Мысли о будущем во время обеда всё сильнее и сильнее сворачивались в сторону будущего. Сверги был отнюдь не глупым парнем, а возраст брал своё, и хотелось приключений. Многие в его годы уже находили себе жён, начинали делать детей и строить собственные дома, а он что? Так и дальше будет влачить не самое приятное существование у этого скряги, вообще ничего не накопив за душой? Такая перспектива ему отнюдь не нравилась. Хотелось накопить за душой хоть сколько-то, но упросить Теона хоть на какую-то оплату помощи казалось чем-то невероятным, практически невозможным. Этот прижимистый купец знает толк в торговле, но не так хорошо относится к своим работникам, чтобы повышать им оплату, а без него, без Сверги, торговать либлейцу будет куда сложнее. Проблема была даже не в том, что придётся платить за услуги толмачей, многие из которых ошиваются вокруг торжищ, а в том, что это заставляет терять время. Пока найдёшь переводчика, пока договоришься с ним об оплате — другой ушлый торгаш уже купит товар по выгодной цене.

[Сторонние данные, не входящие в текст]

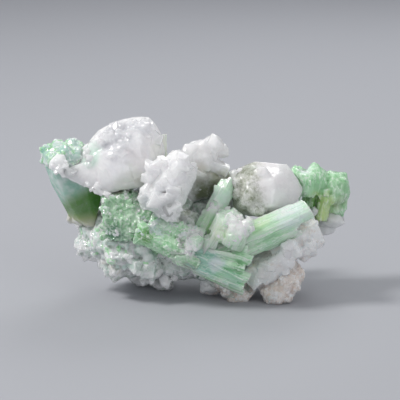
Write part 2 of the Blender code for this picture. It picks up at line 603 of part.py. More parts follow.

Но как уйти со службы торговца? Сейчас это кажется бессмысленным. Куда он пойдёт без денег, без знакомств? Станет бедняком? Тогда уж стоит остаться у Теона помощником. Уж когда дойдут до рынка, то можно будет подумать о том, чтобы поменять хозяина или нанимателя. Среди светловолосых луржан он всё равно будет казаться абсолютно чужим, но на тех рынках Сверги хотя бы знают, а значит, есть возможность найти других возможных хозяев для будущего служения, понадеявшись на удачу или имеющиеся знакомства.

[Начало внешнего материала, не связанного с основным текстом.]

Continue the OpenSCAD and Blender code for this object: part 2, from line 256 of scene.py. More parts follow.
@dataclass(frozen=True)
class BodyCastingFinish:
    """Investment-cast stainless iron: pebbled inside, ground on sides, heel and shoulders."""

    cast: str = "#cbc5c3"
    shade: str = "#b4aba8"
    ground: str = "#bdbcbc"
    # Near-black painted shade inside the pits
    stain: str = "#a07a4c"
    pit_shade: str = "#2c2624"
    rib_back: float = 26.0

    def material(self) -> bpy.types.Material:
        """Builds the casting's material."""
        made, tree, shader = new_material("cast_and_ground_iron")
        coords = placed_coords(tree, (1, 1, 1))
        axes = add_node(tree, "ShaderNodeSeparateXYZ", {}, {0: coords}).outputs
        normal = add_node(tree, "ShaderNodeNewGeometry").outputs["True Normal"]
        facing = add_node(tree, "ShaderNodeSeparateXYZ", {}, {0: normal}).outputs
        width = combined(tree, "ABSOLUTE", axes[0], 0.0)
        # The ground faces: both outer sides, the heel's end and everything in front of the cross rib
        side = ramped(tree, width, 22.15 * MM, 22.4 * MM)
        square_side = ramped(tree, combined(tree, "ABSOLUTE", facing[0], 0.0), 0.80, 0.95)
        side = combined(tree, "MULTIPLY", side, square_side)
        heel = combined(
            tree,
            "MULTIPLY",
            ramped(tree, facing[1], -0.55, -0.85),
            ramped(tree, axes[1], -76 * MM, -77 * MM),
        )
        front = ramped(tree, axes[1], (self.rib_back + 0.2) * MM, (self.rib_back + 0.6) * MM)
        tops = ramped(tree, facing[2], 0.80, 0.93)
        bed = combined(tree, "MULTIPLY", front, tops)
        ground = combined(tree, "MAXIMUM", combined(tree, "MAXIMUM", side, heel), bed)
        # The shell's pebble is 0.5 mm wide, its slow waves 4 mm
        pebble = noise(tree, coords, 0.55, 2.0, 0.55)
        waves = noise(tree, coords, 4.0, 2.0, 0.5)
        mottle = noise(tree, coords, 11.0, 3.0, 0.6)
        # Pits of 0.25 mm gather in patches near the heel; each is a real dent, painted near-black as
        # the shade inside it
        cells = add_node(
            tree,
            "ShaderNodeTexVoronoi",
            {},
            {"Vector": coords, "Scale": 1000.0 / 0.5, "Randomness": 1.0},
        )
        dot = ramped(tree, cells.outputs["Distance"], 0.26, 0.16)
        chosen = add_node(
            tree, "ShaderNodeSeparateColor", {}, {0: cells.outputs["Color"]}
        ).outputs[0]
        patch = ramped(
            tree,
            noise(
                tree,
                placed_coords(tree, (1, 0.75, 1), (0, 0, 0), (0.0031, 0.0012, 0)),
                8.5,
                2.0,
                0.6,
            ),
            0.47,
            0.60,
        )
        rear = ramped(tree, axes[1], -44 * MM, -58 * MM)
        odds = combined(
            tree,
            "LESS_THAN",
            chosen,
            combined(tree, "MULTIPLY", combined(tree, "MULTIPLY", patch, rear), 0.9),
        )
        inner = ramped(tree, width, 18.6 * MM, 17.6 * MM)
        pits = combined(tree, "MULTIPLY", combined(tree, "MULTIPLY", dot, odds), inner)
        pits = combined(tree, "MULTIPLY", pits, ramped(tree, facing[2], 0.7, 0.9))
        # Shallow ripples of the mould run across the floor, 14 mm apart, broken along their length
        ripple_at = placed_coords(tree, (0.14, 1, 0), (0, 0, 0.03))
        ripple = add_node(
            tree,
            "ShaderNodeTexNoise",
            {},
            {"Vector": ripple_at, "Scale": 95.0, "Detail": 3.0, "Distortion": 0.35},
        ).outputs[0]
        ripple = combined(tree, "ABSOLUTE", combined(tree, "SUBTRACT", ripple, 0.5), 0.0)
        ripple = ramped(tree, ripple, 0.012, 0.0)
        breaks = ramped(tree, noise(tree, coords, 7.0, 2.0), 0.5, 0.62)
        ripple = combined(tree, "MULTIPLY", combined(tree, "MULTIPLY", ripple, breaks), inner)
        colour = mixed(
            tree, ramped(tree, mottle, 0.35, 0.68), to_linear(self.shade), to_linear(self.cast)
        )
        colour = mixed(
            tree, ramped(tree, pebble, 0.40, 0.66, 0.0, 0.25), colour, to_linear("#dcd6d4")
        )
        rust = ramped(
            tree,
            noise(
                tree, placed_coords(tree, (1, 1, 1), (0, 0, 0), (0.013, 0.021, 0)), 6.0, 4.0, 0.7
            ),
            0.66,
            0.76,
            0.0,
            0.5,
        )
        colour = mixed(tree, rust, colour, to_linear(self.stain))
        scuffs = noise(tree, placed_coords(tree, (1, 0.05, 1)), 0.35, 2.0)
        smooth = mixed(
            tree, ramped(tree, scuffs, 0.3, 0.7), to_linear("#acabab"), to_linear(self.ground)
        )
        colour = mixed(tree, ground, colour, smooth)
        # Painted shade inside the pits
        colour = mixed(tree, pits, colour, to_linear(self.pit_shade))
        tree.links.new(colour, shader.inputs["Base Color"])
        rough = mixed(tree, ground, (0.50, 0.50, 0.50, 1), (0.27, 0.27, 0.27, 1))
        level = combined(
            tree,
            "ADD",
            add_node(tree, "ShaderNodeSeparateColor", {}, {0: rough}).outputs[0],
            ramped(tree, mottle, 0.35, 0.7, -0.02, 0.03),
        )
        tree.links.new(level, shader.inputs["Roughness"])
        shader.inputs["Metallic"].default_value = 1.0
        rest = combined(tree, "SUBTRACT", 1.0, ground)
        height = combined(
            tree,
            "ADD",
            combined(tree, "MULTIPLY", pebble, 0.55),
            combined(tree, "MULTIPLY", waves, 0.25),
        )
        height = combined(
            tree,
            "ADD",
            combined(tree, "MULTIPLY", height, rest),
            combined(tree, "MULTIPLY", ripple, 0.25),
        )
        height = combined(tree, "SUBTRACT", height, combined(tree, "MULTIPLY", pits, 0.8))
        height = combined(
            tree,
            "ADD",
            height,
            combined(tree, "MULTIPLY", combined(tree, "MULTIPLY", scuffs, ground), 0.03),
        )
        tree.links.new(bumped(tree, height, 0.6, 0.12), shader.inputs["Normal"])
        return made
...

А сейчас что? Сейчас юношу тянуло в сон. Наевшись и выскребя котёл практически подчистую, он ощущал, как чувство насыщения накрывает его с головой. Сверги прекрасно знал, что обеденная стоянка длится долго, ведь группе нужно было поесть, обслужить коней, проверить телеги и фургоны, переложить при необходимости вещи, а значит, есть ещё время прикорнуть в тени дерева, тем более что опасности можно не ждать: зверьё не нападёт на большую группу людей, а бандиты не будут обрушиваться на стоянку, где караванщики ещё имеют возможность оперативно взяться за оружие.

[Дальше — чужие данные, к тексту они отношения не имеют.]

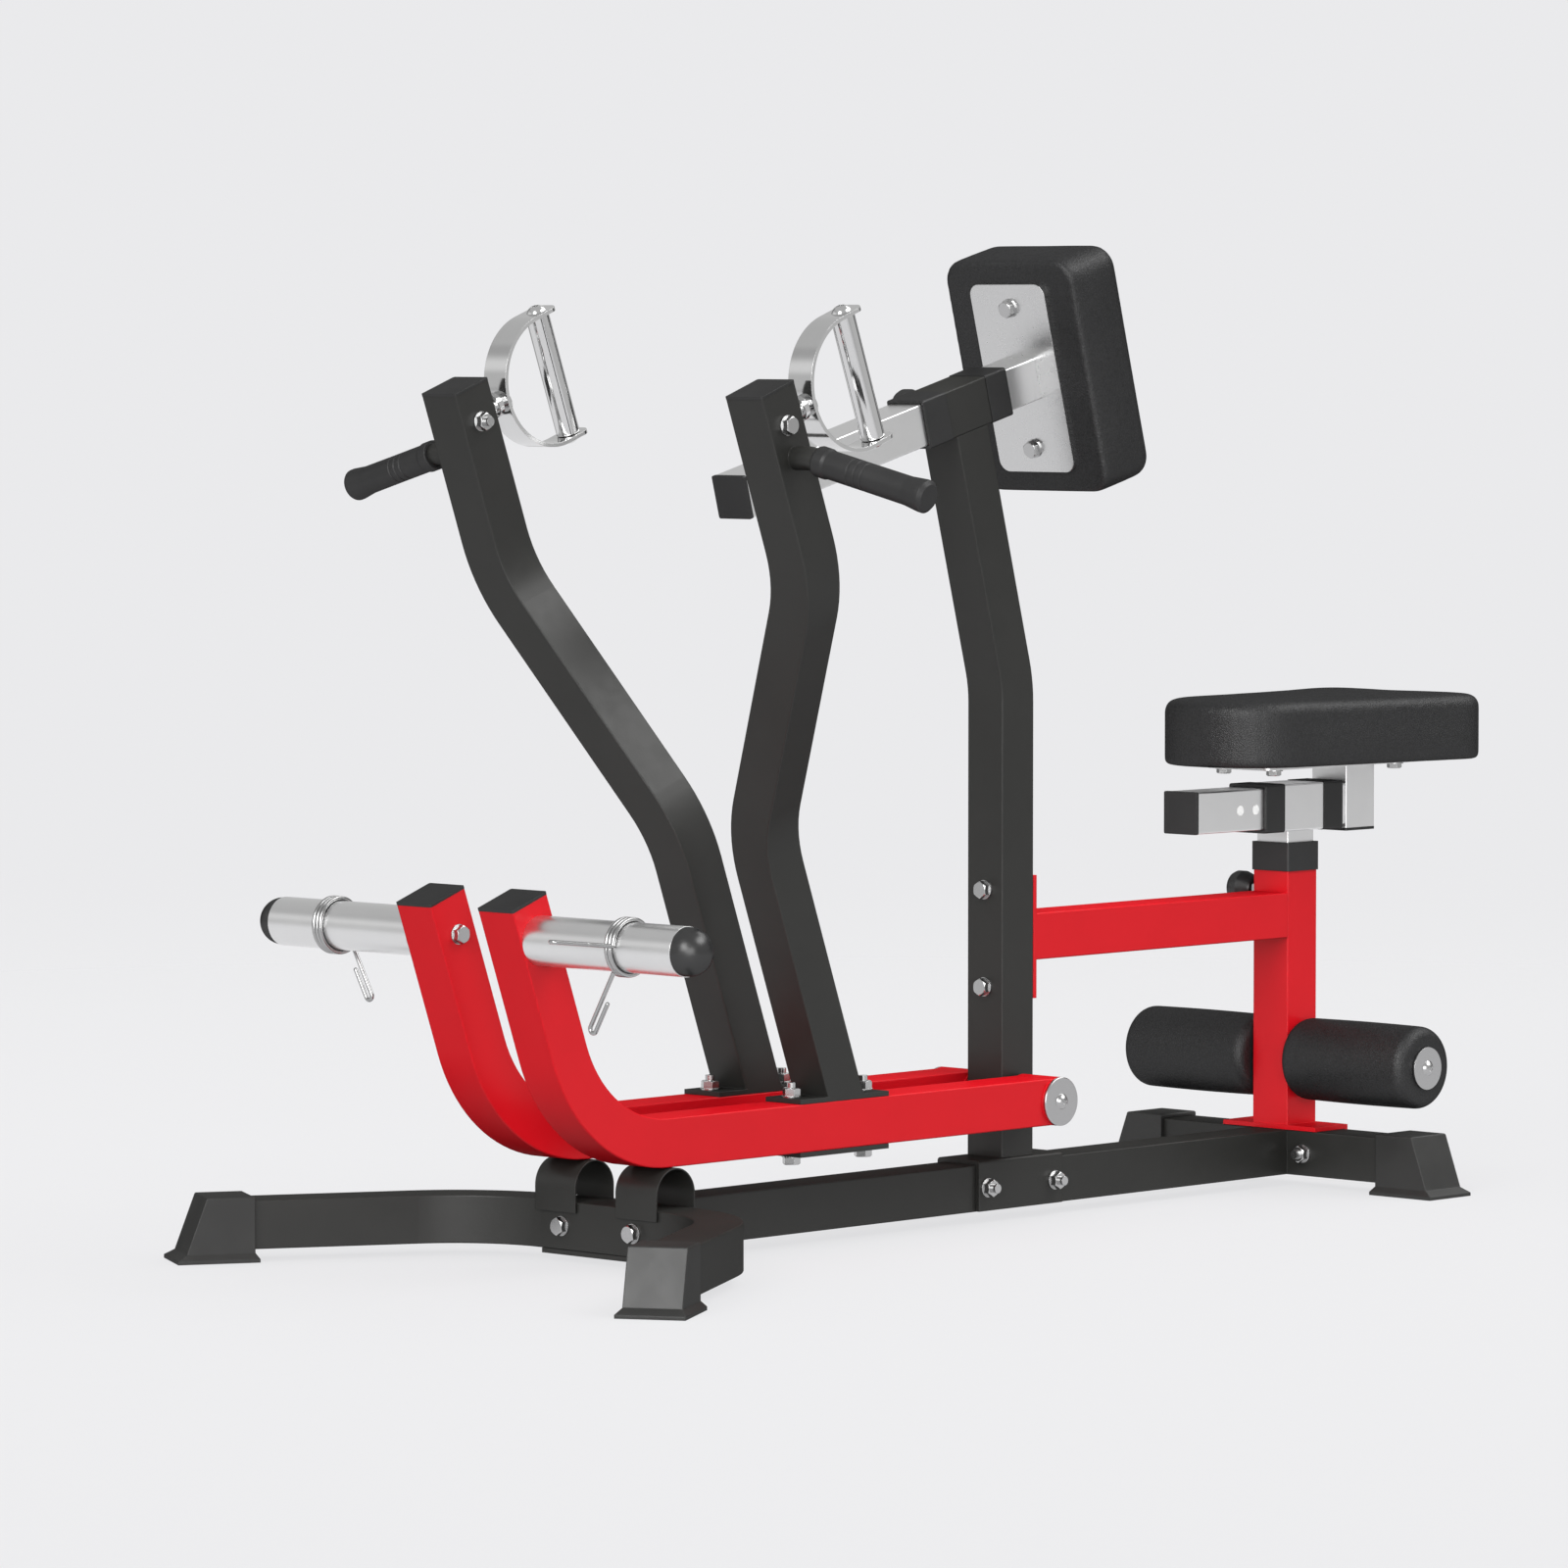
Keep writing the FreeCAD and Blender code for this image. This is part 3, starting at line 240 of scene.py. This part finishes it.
def leatherette(name, tone, cells=760.0, depth=0.00030, rough=0.30, share=0.034):
    """Vinyl upholstery with a pebble grain of about 1.3 mm."""
    m, g, p = material(name)
    at = g.place()
    wob = g.new("ShaderNodeTexNoise")
    g.link(at, wob.inputs["Vector"])
    wob.inputs["Scale"].default_value = 420.0
    wob.inputs["Detail"].default_value = 2.0
    off = g.vec("SCALE", g.vec("SUBTRACT", wob.outputs["Color"], (0.5, 0.5, 0.5)), scale=0.0009)
    bent = g.vec("ADD", at, off)
    v = g.new("ShaderNodeTexVoronoi", feature="SMOOTH_F1")
    g.link(bent, v.inputs["Vector"])
    v.inputs["Scale"].default_value = cells
    v.inputs["Smoothness"].default_value = 0.55
    pebble = g.span(v.outputs["Distance"], 0.12, 0.72, 1.0, 0.0)
    wave = g.noise(at, 120.0, 3.0, 0.6)
    fine = g.noise(at, 2600.0, 2.0, 0.6)
    # The hollows between the pebbles are painted darker, down to 55 % of the tone: painted shade in the grain's
    # valleys.
    valley_shade = g.span(pebble, 0.0, 0.45)
    worn = g.mix(g.span(g.noise(at, 14.0, 3.0, 0.6), 0.3, 0.72), rgb(*(c * 0.90 for c in tone)), rgb(*(c * 1.06 for c in tone)))
    g.put(p.inputs["Base Color"], g.mix(valley_shade, rgb(*(c * 0.55 for c in tone)), worn))
    r = g.math("ADD", g.span(wave, 0.3, 0.7, rough - 0.05, rough + 0.05), g.span(pebble, 0.0, 0.6, 0.12, 0.0))
    n = g.bump(pebble, depth, 0.75)
    n = g.bump(wave, 0.0006, 0.10, n)
    n = g.bump(fine, 0.00004, 0.30, n)
    glaze(g, p, share, r, n)
    return m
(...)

Но Сверги боролся со сном, лениво разжёвывая корень. Он понимал, что странные сны вновь захватят его полностью, а последние образы, которые он видел, сильно его пугали. Теперь это были не мирные пейзажи больших городов, не бесконечно длинные металлические черви, несущиеся через поля и леса по странным дорогам, а картина войны. Он ощущал, что это была война, хотя ни разу не держал в руках оружие. Сверги чувствовал страх и ярость. Юноша чувствовал в руках странную палку, извергающую из собственных внутренностей огонь, рвущую слух и пахнущую потухнувшими яйцами. Своими глазами Сверги видел, как лежат десятки трупов, многие из которых не досчитывались конечностей. На землю падали странные жужжащие стрекозы, и на месте падения расцветали пламенные бутоны. Страх, боль и клокочущий адреналин захлёстывали сознание Сверги, когда он вновь погружался в пучину сна.
Парень похлопал себя по щекам, пытаясь прогнать наваждение. Иногда ему казалось, что тот человек, глазами которого он смотрел на ужас, брал контроль. Это показывалось странными движениями, случайным дёрганьем глаз, странными мыслями, которые проскакивали в голове на неизвестном языке. Это не могло не пугать, а потому юноша пытался как можно дольше оттягивать сон, пусть и не всегда это получалось.
Попытки сдержать наступление сна оказались безуспешными, и Сверги закрыл глаза. Он медленно падал на мягкую перину сна, обнимающую так мягко и приятно, будто это были мягкие руки матери, лицо которой он забыл давным-давно.